Well where does one start to tell another about their self… Talking about me is not easy for me, I do not like to talk about me… So here it goes please bare with me….
My name is Shirley, I am now 46 yrs old, single and have never been married…. My life as a child was not a real easy one, but then again there are other children who had it worse than me. I thank God everyday that I made it and that I went through what I did so I could be the person that I am today (which I pray is pleasing to God). My mother passed away from cancer when I was nine years old and I was raised from that point to 12 by my father. At 12 I went to stay with an Aunt and Uncle, then with some cousins and then back to my father. By the time I was 14 I lived with other relatives for 2 years. At the age of 16 I returned to my father’s house for a brief stay then pretty much went out into the world on my own. I have worked since I was 14, and it has become very hard for me to ask others for help since I never had that support after my mother passed away. In May of 2004 God granted me a prayer, he allowed me to have children; not of my own but children in need of love and a home til their parents got it together… I became a foster parent, over a 2 year period I had roughly over 20 children in and out of my home. My first foster child stole my heart and I would have adopted him in a New York second if things would have went that way. God had other plans though, I had that child for 1 year, 1 month and 3 days then he returned home to his birth mother. My children came to me after many others had come and gone from my home but never from my heart. My children are adopted, three of them; birth wise they have the same mother and 2 different fathers. However adopted is not the word that I like to use to speak of “My Children” with. They may not have been born to me in the natural way, but God planted them in my heart many years ago and it just took time for me to grow so they could be born from my heart… (hope that makes sense to y’all cause it does to me). They are my children regardless of how or when they came to me, and have been since the day they came into my home….
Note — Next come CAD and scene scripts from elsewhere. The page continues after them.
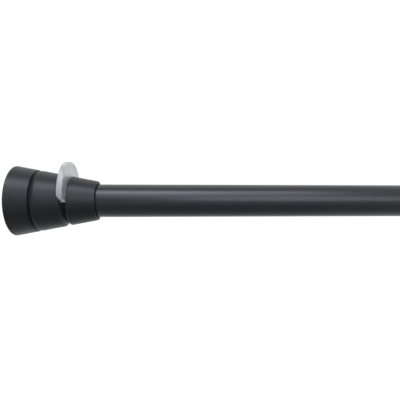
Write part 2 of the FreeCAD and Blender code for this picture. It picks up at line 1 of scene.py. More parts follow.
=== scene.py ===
# Spring tension rod: camera, light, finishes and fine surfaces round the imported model.
# Shapes are worked out in mm in the CAD's frame: x runs along the rod from the left wall,
# z points up, and r is the distance from the rod's axis. addPiece turns mm into metres.
import math
import bmesh
import bpy
import numpy as np
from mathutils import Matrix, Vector


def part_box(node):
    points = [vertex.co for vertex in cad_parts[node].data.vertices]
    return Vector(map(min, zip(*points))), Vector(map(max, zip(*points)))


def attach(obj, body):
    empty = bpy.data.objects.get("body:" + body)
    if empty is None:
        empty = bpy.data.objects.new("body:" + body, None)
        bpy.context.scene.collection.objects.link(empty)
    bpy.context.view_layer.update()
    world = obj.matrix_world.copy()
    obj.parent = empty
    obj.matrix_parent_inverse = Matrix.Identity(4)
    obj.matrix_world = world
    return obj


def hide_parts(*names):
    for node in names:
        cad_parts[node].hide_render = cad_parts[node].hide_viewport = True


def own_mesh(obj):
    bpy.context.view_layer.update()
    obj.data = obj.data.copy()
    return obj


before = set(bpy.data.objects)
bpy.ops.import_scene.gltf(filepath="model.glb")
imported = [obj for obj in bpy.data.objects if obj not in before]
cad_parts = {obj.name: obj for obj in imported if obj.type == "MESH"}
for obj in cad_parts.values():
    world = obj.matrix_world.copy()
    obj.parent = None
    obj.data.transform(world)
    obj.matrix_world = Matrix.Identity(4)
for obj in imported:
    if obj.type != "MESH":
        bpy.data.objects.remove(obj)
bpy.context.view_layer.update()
scene = bpy.context.scene
print("frame loaded:", len(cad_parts), "nodes")


# Small helpers
def toLinear(code):
    # sRGB hex to linear: c / 12.92 up to 0.04045, and ((c + 0.055) / 1.055) ^ 2.4 above it
    shares = np.array([int(code[i:i + 2], 16) for i in (1, 3, 5)]) / 255
    linear = np.where(shares <= 0.04045, shares / 12.92, ((shares + 0.055) / 1.055) ** 2.4)
    return (*linear.tolist(), 1.0)


def addNode(tree, kind, settings=None, **inputs):
    # One node with its settings. An input is a value, or a socket to link from. It is named
    # as in Blender with _ for a space, or in0, in1 and so on by its place.
    node = tree.nodes.new(kind)
    for key, setting in (settings or {}).items():
        setattr(node, key, setting)
    for key, given in inputs.items():
        socket = node.inputs[int(key[2:]) if key.startswith("in") else key.replace("_", " ")]
        if isinstance(given, bpy.types.NodeSocket):
            tree.links.new(given, socket)
        else:
            socket.default_value = given
    return node


def boxOf(node):
    # a node's lowest and highest corners in mm
    low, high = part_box(node)
    return np.array(low) * 1000, np.array(high) * 1000


# Camera
photoView = {
    "place": (0.0915, -0.2139, 0.00045),    # m
    "turn": (90.0, 0.0, -3.69),             # degrees: level, a little to the right
    "lens": 32.436,                         # mm on a 36 mm sensor
    "clipStart": 0.01,                      # m
}
cameraData = bpy.data.cameras.new("photoCamera")
cameraData.lens = photoView["lens"]
cameraData.clip_start = photoView["clipStart"]
camera = bpy.data.objects.new("photoCamera", cameraData)
camera.location = photoView["place"]
camera.rotation_euler = [math.radians(angle) for angle in photoView["turn"]]
scene.collection.objects.link(camera)
scene.camera = camera
scene.view_settings.view_transform = "Standard"


# Light
studio = {
    "airFill": 0.18,              # strength of the air's light on the object
    "floorDrop": 0.25,            # m below the rod's axis
    "floorReach": 12.0,           # m from the frame's origin to each edge
    "floorColour": "#A8A8A7",
    # The floor glows nearly white where it is seen or mirrored, but for a pool of painted
    # shade in front of the rod, where the glow drops to grey; the rod mirrors this painted
    # shade, which keeps its lower half dark. Each of the pool's stops is (distance from its
    # middle as a share of the pool's reach, strength).
    "poolCentre": (0.12, -0.30, 0),    # m
    "poolStretch": (1.5, 1, 1),        # half as long again along the rod
    "poolReach": 2.5,                  # m
    "poolStops": ((0.07, 0.08), (0.26, 0.80), (0.5, 0.9), (1.0, 0.97)),
    "lampColour": "#F4F7FF",
    "lamps": {
        # aim on the rod's axis (mm from the left wall), azimuth (degrees, 0 in front and 90
        # to the right), elevation (degrees), distance, width and height (m), watts
        "keySoftbox": (50, -15, 60, 0.9, 0.50, 0.40, 3.7),
        "wideSoftbox": (50, 8, 45, 0.9, 0.90, 0.80, 5.0),
        "frontSoftbox": (150, 18, 12, 0.9, 0.70, 0.40, 3.1),
        "rightSoftbox": (50, 34, 55, 0.9, 0.35, 0.35, 1.1),
        "backSoftbox": (150, 180, 65, 1.2, 0.80, 0.40, 0.8),
    },
}


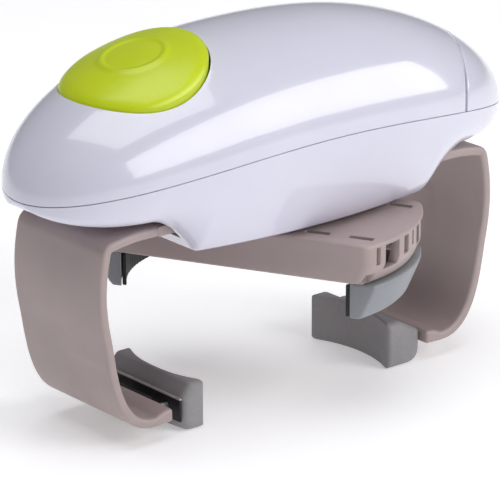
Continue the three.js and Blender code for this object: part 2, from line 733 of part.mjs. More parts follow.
function jawLiner() {
  const ring = turn([
    [lidRadius, turntableFoot - 1.2], [lidRadius + linerThickness, turntableFoot - 1.2],
    [lidRadius + linerThickness, jawFoot + 0.3], [lidRadius, jawFoot + 0.3], [lidRadius, turntableFoot - 1.2],
  ], 96);
  return common(ring, box(20, 60, -jawHalfWidth + 0.6, jawHalfWidth - 0.6, -40, 0));
}

function addTurntable() {
  add('turntable_body', turntableBody(), 'taupe', turntable);
  add('turntable_cover', turntableCover(), 'taupe', turntable);
  [-1, 1].forEach((side, i) => {
    const screw = headDownScrew(0, side * coverScrewY, turntableFoot + 0.5, 8);
    add(`turntable_screw_${i + 1}`, cut(screw, disc(3, -30, turntableFoot - 0.6, 0, side * coverScrewY)),
      'steel', turntable);
  });
  add('right_lid_jaw', jaw(), 'jawGrey', turntable);
  add('left_lid_jaw', jaw(), 'jawGrey', turntableBack);
  add('right_jaw_liner', jawLiner(), 'black', turntable);
  add('left_jaw_liner', jawLiner(), 'black', turntableBack);
  const groove = hubRadius - 1.2 + fit;
  const ring = cut(
    disc(groove + 4, wall + 0.6, wall + 2.1, 0, 0, 40),
    disc(groove, 0, 10, 0, 0, 40), box(0, 30, -3, 3, 0, 10),
  );
  add('turntable_retainer', ring, 'steel', turntable);
  const jawPinion = cut(
    gear(jawPinionTeeth, rackModule, -10.2, -5, Math.PI / 2),
    disc(spindleRadius + fit, -20, 0, 0, 0, 20),
  );
  add('jaw_pinion', jawPinion, 'nylon', turntable);
}

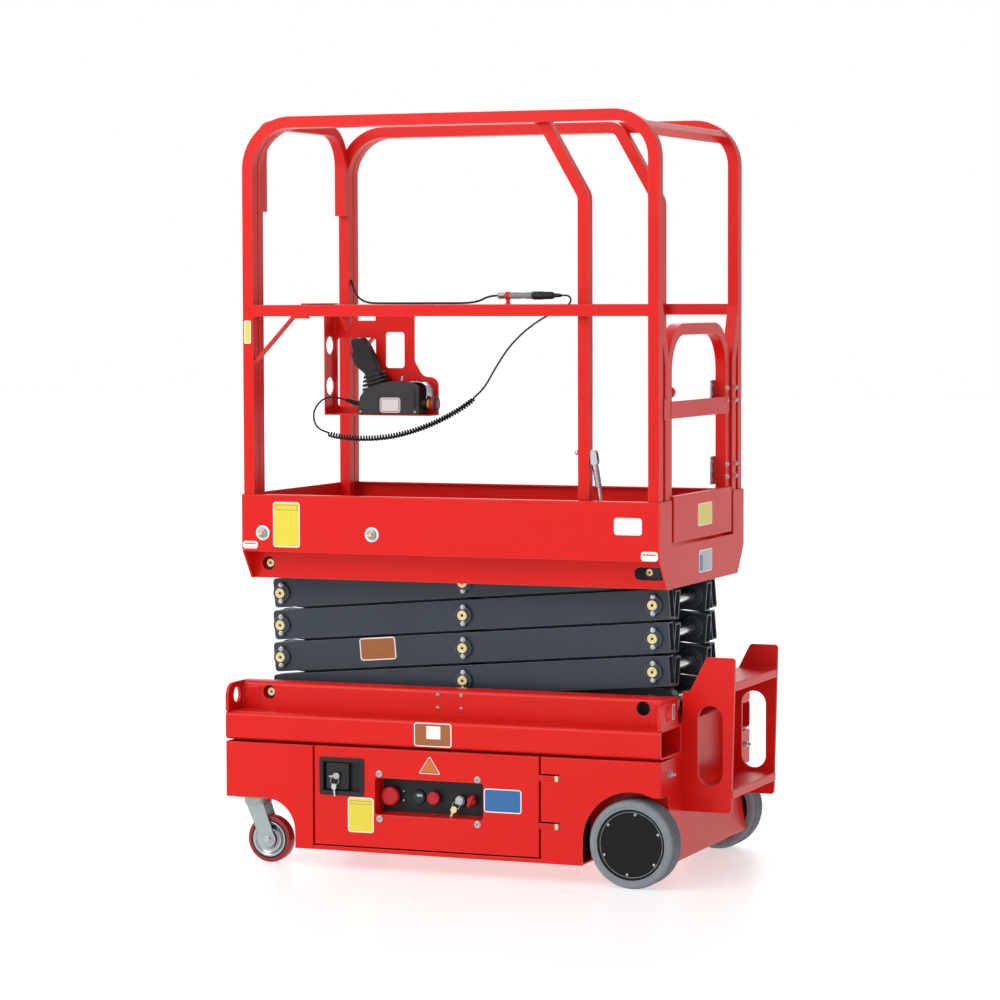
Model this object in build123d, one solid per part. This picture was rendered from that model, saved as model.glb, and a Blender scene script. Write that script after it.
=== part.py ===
from build123d import *
import os
from math import atan, atan2, cos, degrees, hypot, radians, sin, tan

# Self-propelled scissor lift, stowed. Millimetres, +Z up, ground at z = 0.
# X runs along the machine towards the ladder, Y across it, and the machine is
# symmetric about the XZ plane unless a name says near (-Y) or far (+Y).

os.makedirs("parts", exist_ok=True)

# ---- driving dimensions -------------------------------------------------
base_left = -688.0
base_length = 1237.0
base_right = base_left + base_length
base_half = 375.0
ledge_z = 411.0
channel_height = 76.0
channel_wall = 5.0
channel_radius = 14.0
rail_inset = 95.0
rail_wall = 6.0
rail_height = 74.0
rail_flange = 40.0
rail_radius = 16.0
lug_thickness = 8.0
lug_corner = 36.0
lug_hole = 42.0
lug_hole_inset = 55.0
lug_hole_drop = 35.0
corner_strip = 46.0
deck_drop = 6.0
plate = 5.0
panel_wall = 4.0
panel_gap = 5.0
panel_fold = 16.0
panel_edge = 3.0
panel_bottom = 51.0
end_wall = 6.0
caster_bay_bottom = 181.0
caster_arch_radius = 85.0

scissor_x = -603.0
scissor_z = 455.0
scissor_reach = 1071.0
scissor_pitch = 87.5
stage_count = 4
raised_angle = 51.3
arm_height = 80.0
arm_width = 40.0
arm_wall = 5.0
arm_gap = 4.0
# overhang past the pin, corner radius, depth the box is open
end_style = {
    "caster": (25.0, 10.0, 7.0),
    "ladder": (42.0, 4.0, 22.0),
    "roller": (42.0, 33.0, 0.0),
}
outer_face = 194.0
pin_diameter = 32.0
pin_clearance = 0.3
pin_recess = 15.0
boss_diameter = 46.0
boss_height = 9.0
head_diameter = 27.0
head_height = 7.0
cross_tube = 48.0
roller_diameter = 60.0
roller_width = 20.0
roller_offset = 16.0
track_gap = 0.3

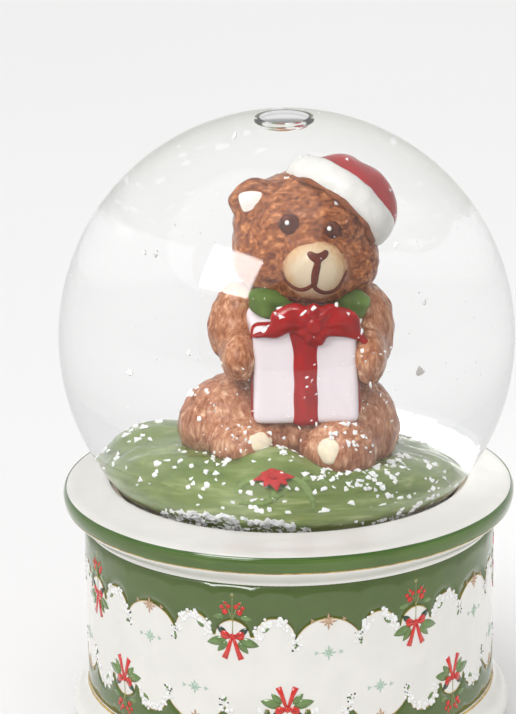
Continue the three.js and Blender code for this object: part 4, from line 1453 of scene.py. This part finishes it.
def lamp(name, towards, distance, wide, tall, power, hidden_from):
    """A soft rectangular lamp that faces the ball's middle."""
    light = bpy.data.lights.new(name, "AREA")
    light.shape = "RECTANGLE"
    light.size = wide
    light.size_y = tall
    light.energy = power
    made = in_scene(name, light)
    direction = Vector(towards).normalized()
    made.location = Vector((0, 0, BALL_Z * MM)) + direction * distance
    made.rotation_euler = direction.to_track_quat("Z", "Y").to_euler()
    for rays in hidden_from:
        setattr(made, f"visible_{rays}", False)


def make_lights():
    lamp("window_lamp", WINDOW, 0.7, 0.31, 0.25, 1.0, ())
    lamp("window_gleam", WINDOW, 0.702, 0.31, 0.25, 2.0, ("diffuse",))
    lamp("front_fill", (0.45, -0.85, 0.2), 0.9, 0.7, 0.5, 1.2, ("glossy", "transmission", "camera"))
    sky = bpy.data.lights.new("overhead_light", "SUN")
    sky.energy = 0.65
    sky.angle = math.radians(70)
    in_scene("overhead_light", sky).rotation_euler = Vector(SKY).to_track_quat("Z", "Y").to_euler()


def make_world():
    """White light all round, dimmer towards the front."""
    world = bpy.data.worlds.new("studio")
    bpy.context.scene.world = world
    world.use_nodes = True
    nodes = world.node_tree.nodes
    background = nodes["Background"]
    background.inputs["Color"].default_value = (1, 1, 1, 1)
    direction = nodes.new("ShaderNodeTexCoord")
    axes = nodes.new("ShaderNodeSeparateXYZ")
    fade = nodes.new("ShaderNodeMapRange")
    for socket, number in zip(fade.inputs[1:5], (-1.0, -0.1, 0.38, 0.8)):
        socket.default_value = number
    for source, socket in ((direction.outputs["Generated"], axes.inputs[0]),
                           (axes.outputs["Y"], fade.inputs["Value"]),
                           (fade.outputs["Result"], background.inputs["Strength"])):
        world.node_tree.links.new(source, socket)
    bpy.context.scene.view_settings.view_transform = "Standard"


def make_camera():
    camera = bpy.data.cameras.new("camera")
    camera.sensor_width = SENSOR
    camera.lens = FOCAL
    camera.clip_start = 0.01
    made = in_scene("camera", camera)
    back = Vector((0, -math.cos(TILT), math.sin(TILT)))
    made.matrix_world = (Matrix.Translation(TARGET + back * DISTANCE)
                         @ Matrix.Rotation(math.radians(90) - TILT, 4, "X") @ Matrix.Rotation(ROLL, 4, "Z"))
    bpy.context.scene.camera = made


make_floor()
make_lights()
make_world()
make_camera()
My oldest is considered special needs due to the fact that she is learning delayed, has ADHD, ODD and RAD, my middle is considered special needs due to the fact that she also has ADHD, ODD and RAD, and my youngest at this time has no difficulties except with a lazy eye that he was born with. As a single parent of three children and two with special needs, my strength, faith and dreams have all been put to the test. I have had people tell me I do not know how you do what you do, I do not know how you keep going and going, my answer to all of them over the past almost 6 years is by the Grace of GOD and with his help…. God has been the one that has been there from the second I laid eyes on my children and is still right here with me today. God has been the one to stand by me and pull me through the hardest of hardest places and things that has taken place over the past years. And I know that God will be with me (us) in the future as we face hard obstacles as well. God has shown me which way to go and when to go that way. I have had moments when I told myself that I just can’t do this any more, it is just too hard. Then I close my eyes and feel God’s hand on my shoulder and he reminds me that I am not alone, I think about what he has walked me through (us through) and I tell myself that God gave me my babies (knowing what it would take to raise them) and that if he trusted me enough to give them to me than I should trust me enough as well. I have faith more than faith in God to know that he will not place more on me than I can handle, because he is always right beside me at all times…. I will be honest and tell you that I have asked God when is this enough of load on my shoulders, I cannot bare anymore right now God… My reply has always been Shirley you are not alone I am here with you! Due to the disorder’s that my girls have and the behaviors that can come about from those disorders I have felt very alone and like an outsider in the world. During this year (2011) God has opened doors that I never dreamed of and I have found people who understand the disorders of my girls and I am not made to feel like I am crazy and making things up any more.
My post here will cover a range of things from mental illness, single parenting, my thoughts on different things and God, I do not want to offend anyone, nor do I want to not be “Me” and write what God wants me to write about. So in order for me to write about me and my life, my thoughts they will all involve God. My hope for these post is let even just one person know that you are not alone and that God is always there no matter what is happening….. If you are a parent of a special needs child and you feel alone and shut off from the world I am here, I hear your cry for support, talk to me and God. I may not have the answers but I will do my best to help you find the answers, pray with you if you want and just listen to you and most importantly not judge you. If you are a person who has not been as close to God as you wanted and or you are a person who does not know God and you want to meet him I will talk with you and listen to you as well. I will be more than glad to tell you what I know about God. That he is the most powerful, mighty, able, willing and loving God that I ever want to know… I know that he (God) can help you through anything that you are facing and you wont be scared or alone anymore.
Thanks for stopping by and making it this far in the reading please come back and check this out again soon..
Please watch over, protect and take care of the needs of each person that reads my post here, Lord you know their needs better than anyone, use my post here to do your will.